なお、昨年12月末にオバマ大統領と共和党支配の下院で大きな対立なった従業員減税や失業保険の延長等は米国民の反対を無視できなくなった共和党の同意で、2月17日に議会で承認されました。

4.共和党の大統領候補争い
共和党の大統領候補争いは、2月4日のネバダではロムニー候補が勝利したものの、2月7日のミネソタ、ミズリー、コロラドではサントラム候補が勝ちました。しかし、2月28日にはミシガンとアリゾナで、ロムニー候補が再び勝ちました。ロムニー候補の限界が見えてきた中で、サントラム候補にはその主張が共和党の伝統的な基盤であるブルーカラー層に受け入れやすいなどの強さがありましたが、政治と宗教の分離の必要性を説いたケネディ元大統領を批判したり、大学教育の必要性を否定したり、更に連邦政府は義務教育に一切関与すべきでないなどの極端な発言が目立ち、ミシガンでロムニー候補に勝てる機会を失いました。次の焦点は3月6日のスーパー・チューズディに予定される10州の選挙ですが、サントラム候補がこれらの州で過半数を取るとか、早い機会に同じ保守派のギングリッチ候補が降りてサントラム候補に一本化しない限り、資金力や組織力で優位に立つロムニー候補が勝つ可能性が高まるものと見られます。

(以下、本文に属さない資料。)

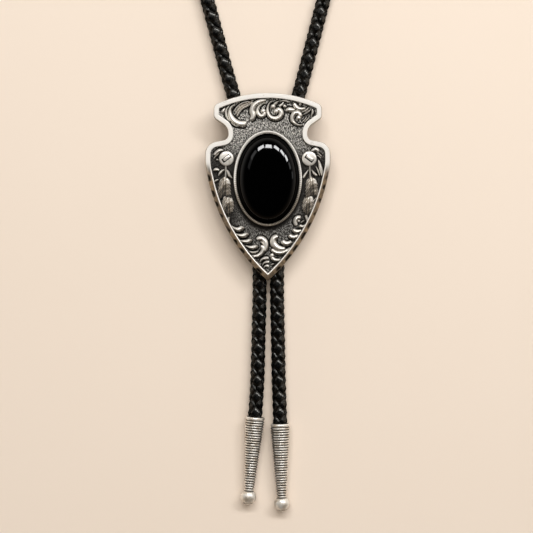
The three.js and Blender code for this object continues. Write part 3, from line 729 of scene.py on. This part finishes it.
# The feathers: middle line from top to bottom, half widths along it, and rise
FEATHERS = (
    (((-14.2, 0.75), (-14.35, -2.2), (-14.5, -5.75)),
     (1.4, 2.0, 2.1, 2.1, 2.15, 2.25, 2.35, 2.4, 2.45, 2.35, 1.7), 1.1),
    (((-13.3, -5.0), (-13.1, -8.6), (-12.95, -12.2)),
     (1.2, 1.75, 2.05, 2.15, 2.1, 1.95, 1.75, 1.4, 1.0, 0.55, 0.15), 1.0),
)
FEATHER_ACROSS = 23
FEATHER_ALONG = 90
FEATHER_FOOT = FIELD - 0.3
MIRRORED_SHIFT = 0.2
EDGE_RIPPLES = 6
EDGE_RIPPLE_DEEP = 0.07
SWEPT_BACK = 0.7
BARBS = 11
BARB_SLANT = 0.5
BARB_RISE = 0.07
SHAFT_WIDE = 0.2
SHAFT_RISE = 0.2
CHANNEL_AT = 0.42
CHANNEL_WIDE = 0.16
CHANNEL_DEEP = 0.14
# Where a painted highlight runs along each vane's edge, as a share of the way out, and its width
PAINTED_EDGE_HIGHLIGHT = (0.82, 0.1)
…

ロムニー候補かサントラム候補のいずれが勝つかは今後の展開次第ですが、11月初めの大統領選挙で、現職のオバマ大統領に勝てるかについては、現時点での幾つかのメディアの調査を見る限り、オバマ大統領が5-10ポイント程リードしている状態です。その理由は昨年末からGDPや雇用実績で米国経済の改善傾向が強まっていること、これまでの共和党の大統領候補選びの党員集会や予備選挙で、サウスカロライナを除き、いずれも参加者が前回の2008年を下回っており(ネバダ、ミネソタ、ミズリーでは20%以上の減少)、盛り上がりに欠いていることが挙げられます。この点、今後、米国経済が急激に悪化するとかの予期しない事態が起きない限り、現職のオバマ大統領の優位性は変わらないように思われます。